>> START Task material
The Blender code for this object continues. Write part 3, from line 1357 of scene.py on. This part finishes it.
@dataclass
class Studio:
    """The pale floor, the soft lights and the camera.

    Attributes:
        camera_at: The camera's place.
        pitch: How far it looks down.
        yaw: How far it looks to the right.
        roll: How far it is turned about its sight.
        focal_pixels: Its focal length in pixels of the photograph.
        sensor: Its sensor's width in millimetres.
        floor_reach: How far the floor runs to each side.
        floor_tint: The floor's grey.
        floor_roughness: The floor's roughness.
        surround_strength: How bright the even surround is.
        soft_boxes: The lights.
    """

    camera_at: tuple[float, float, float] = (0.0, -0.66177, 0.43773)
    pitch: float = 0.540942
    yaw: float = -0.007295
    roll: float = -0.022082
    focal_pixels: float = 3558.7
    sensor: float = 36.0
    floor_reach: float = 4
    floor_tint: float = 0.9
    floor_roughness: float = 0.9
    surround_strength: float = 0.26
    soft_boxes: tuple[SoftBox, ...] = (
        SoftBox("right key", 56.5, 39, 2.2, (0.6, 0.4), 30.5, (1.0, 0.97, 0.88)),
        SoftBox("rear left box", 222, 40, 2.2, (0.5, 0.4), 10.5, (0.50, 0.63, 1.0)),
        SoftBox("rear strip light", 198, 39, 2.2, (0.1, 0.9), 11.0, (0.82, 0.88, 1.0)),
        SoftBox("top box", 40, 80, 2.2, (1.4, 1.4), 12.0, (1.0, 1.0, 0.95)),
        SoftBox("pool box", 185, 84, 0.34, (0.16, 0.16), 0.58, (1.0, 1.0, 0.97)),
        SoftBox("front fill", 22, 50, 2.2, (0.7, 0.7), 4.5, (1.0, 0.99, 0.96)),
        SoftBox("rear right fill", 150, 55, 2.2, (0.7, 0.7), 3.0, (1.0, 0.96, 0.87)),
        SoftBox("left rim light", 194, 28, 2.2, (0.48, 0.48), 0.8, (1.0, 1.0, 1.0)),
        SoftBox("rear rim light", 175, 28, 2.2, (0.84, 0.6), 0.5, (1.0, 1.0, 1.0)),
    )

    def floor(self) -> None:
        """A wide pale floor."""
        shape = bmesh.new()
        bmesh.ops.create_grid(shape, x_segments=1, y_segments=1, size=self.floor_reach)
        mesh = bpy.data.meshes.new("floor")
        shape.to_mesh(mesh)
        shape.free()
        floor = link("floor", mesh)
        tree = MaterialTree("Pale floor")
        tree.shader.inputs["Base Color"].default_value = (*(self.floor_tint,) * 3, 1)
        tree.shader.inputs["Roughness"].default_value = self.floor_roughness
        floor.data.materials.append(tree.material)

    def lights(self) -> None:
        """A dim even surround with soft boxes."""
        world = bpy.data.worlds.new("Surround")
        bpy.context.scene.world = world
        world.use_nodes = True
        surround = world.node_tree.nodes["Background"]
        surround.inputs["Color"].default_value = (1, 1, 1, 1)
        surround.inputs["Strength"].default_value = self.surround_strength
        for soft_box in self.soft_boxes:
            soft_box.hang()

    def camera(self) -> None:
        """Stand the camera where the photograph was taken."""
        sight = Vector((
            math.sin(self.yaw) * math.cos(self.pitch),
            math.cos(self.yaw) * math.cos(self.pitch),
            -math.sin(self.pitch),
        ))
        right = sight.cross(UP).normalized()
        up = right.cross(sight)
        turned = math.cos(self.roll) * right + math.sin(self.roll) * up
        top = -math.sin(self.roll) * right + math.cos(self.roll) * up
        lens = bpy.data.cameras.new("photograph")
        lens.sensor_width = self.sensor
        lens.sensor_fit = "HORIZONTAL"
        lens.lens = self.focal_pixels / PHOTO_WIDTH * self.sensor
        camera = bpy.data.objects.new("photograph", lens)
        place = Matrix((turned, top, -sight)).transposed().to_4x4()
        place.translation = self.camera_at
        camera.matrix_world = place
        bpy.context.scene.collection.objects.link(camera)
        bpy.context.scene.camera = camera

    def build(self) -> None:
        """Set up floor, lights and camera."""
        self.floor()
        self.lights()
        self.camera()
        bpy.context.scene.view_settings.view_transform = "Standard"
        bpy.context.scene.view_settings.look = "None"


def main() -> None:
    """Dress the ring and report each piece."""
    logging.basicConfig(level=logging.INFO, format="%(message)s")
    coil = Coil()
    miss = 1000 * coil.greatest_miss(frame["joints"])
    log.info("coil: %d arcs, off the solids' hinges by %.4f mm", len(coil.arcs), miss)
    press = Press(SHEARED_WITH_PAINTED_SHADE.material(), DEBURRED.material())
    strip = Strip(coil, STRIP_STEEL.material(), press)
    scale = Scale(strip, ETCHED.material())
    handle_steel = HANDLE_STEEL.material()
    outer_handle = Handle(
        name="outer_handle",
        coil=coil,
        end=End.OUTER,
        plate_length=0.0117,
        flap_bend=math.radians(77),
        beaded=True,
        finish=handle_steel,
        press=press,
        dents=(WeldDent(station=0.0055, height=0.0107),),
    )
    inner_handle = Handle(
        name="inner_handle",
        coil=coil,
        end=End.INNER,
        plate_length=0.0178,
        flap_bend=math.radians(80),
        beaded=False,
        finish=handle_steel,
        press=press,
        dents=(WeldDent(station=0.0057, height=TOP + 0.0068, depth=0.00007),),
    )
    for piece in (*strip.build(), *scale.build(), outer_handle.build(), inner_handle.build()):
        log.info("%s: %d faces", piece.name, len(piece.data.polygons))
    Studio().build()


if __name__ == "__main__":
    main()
>> END Task material
>> START Task material
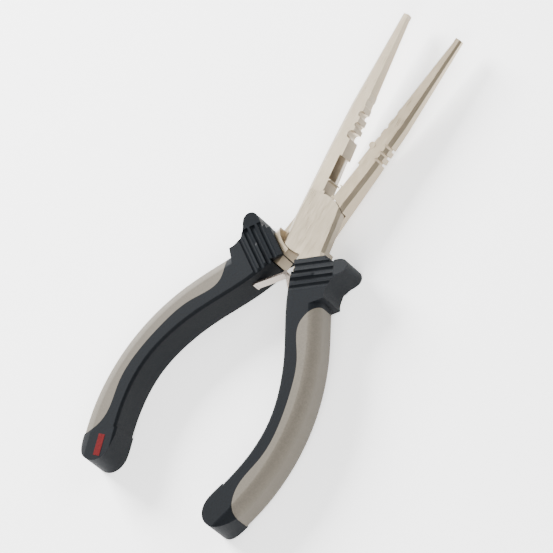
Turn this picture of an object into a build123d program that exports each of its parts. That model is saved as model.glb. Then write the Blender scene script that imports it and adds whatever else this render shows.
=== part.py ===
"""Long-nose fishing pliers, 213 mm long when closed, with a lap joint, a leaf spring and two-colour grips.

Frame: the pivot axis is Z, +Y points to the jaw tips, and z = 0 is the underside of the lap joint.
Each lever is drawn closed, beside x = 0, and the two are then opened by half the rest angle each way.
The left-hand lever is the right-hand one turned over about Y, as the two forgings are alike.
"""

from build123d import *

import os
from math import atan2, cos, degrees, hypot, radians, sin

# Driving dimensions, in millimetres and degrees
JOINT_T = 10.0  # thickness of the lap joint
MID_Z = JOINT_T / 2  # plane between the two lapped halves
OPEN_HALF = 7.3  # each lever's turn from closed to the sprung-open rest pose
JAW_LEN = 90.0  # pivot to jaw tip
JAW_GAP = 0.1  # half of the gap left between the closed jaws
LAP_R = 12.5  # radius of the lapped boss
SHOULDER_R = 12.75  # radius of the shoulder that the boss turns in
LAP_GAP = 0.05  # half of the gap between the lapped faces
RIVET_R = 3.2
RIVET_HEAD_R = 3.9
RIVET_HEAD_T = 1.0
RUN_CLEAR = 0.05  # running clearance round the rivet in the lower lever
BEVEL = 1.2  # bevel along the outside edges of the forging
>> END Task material
Pull out the lines above in which the word "from" appears.

Exercise response.
The Blender code for this object continues. Write part 3, from line 1357 of scene.py on. This part finishes it.
from build123d import *
from math import atan2, cos, degrees, hypot, radians, sin
OPEN_HALF = 7.3  # each lever's turn from closed to the sprung-open rest pose